In March, the price of a U.S. domestic round-trip economy ticket rose 21% from a year earlier to $570, according to Airlines Reporting Corp., which tracks travel-agency sales.
So far, airlines have said the higher fares haven’t deterred bookings and they are hoping to recoup more of the fuel-cost increases as the year goes on.
Earlier this week, Trump said the current price of oil is “a very small price to pay for getting rid of a nuclear weapon from people that are really mentally deranged.”
Secretary of State Marco Rubio told reporters that if Iran got a nuclear weapon, the country would have more leverage to keep the strait closed and “make our gas prices like $9 a gallon or $8 a gallon.”
Trump has taken steps in recent days to bring the war to an end. Late Tuesday, the president paused a plan to help guide trapped commercial ships out of the Strait of Hormuz, expressing optimism that a deal could be reached with Iran to end the conflict.
Crude oil prices fell below $100 a barrel on Wednesday, after reports that Iran and the U.S. are working with mediators on a one-page framework to restart negotiations aimed at ending the conflict and opening the strait.
Sununu said Trump administration officials are conscious of the economic fallout from the war: “They get it…and I think that’s why they’re trying to get through the war as fast as they can.”
But he cautioned that it could take months for prices to return to prewar levels.
“Ticket prices won’t go down immediately” after the strait is fully reopened, Sununu said. “You’re looking at elevated ticket prices through the summer and fall because it takes a while for the prices to go down.”
Since the initial U.S.-Israeli attack in late February, Sununu has met in Washington with National Economic Council Director Kevin Hassett, representatives from the Transportation Department and senior White House officials.
A White House official confirmed that Hassett and Sununu have discussed the effect of increased fuel prices on the airline industry. The official said the conversation touched on how the industry can mitigate the impact of high jet fuel prices on consumers.
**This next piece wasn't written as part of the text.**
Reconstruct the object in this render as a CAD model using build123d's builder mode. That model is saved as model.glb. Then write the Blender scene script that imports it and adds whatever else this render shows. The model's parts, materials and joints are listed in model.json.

“The president and his entire energy team anticipated these short-term disruptions to the global energy markets from Operation Epic Fury and had a plan prepared to mitigate these disruptions,” White House spokeswoman Taylor Rogers said, pointing to the administration’s decision to waive a century-old shipping law in a bid to lower the cost of moving oil.
Rogers said the administration is working with industry representatives to “address their concerns, explore potential actions, and inform the president’s policy decisions.”
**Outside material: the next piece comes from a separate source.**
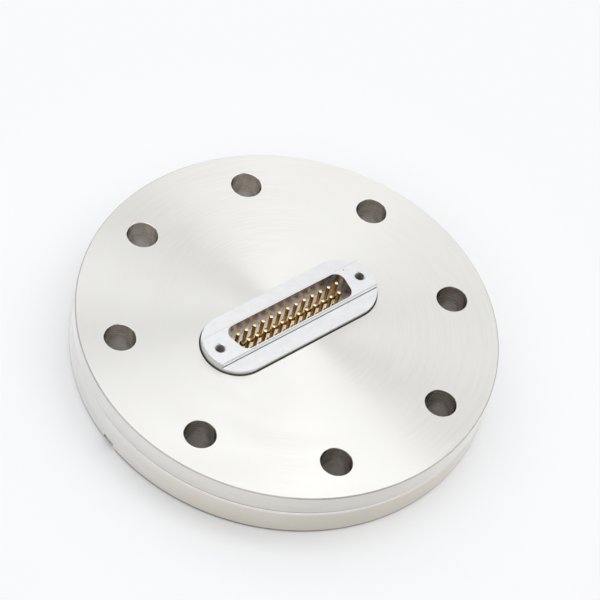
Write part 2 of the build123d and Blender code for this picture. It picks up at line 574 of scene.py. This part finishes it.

A Treasury Department spokesman pointed to Bessent’s recent comments on Fox News that the U.S. economy remains strong despite price increases. The spokesman said Treasury officials have met with airline executives, who have reaffirmed strong ticket bookings.
“We’re cognizant that this short-term move up in prices is affecting the American people, but I am also confident, on the other side of this, prices will come down very quickly,” Bessent told Fox News on Monday.
The war has already contributed to one casualty in the industry: Spirit Airlines. Company representatives have said they were forced to close the airline because the sustained surge in jet-fuel prices derailed the company’s plan to emerge from chapter 11 bankruptcy.
The Trump administration and Spirit failed to come to an agreement for the company to receive a financial lifeline of as much as $500 million from the federal government.
Transportation Secretary Sean Duffy has argued that the Iran war wasn’t the cause of Spirit’s demise, pointing to the company’s past financial struggles, as well as the Biden administration’s decision to challenge a merger with JetBlue.
Other budget airlines have also turned to the federal government for help since the U.S.-Israeli attack. A group of budget airlines last month sought $2.5 billion in financial assistance to offset higher fuel costs, and they separately wrote to lawmakers asking for relief from certain ticket taxes.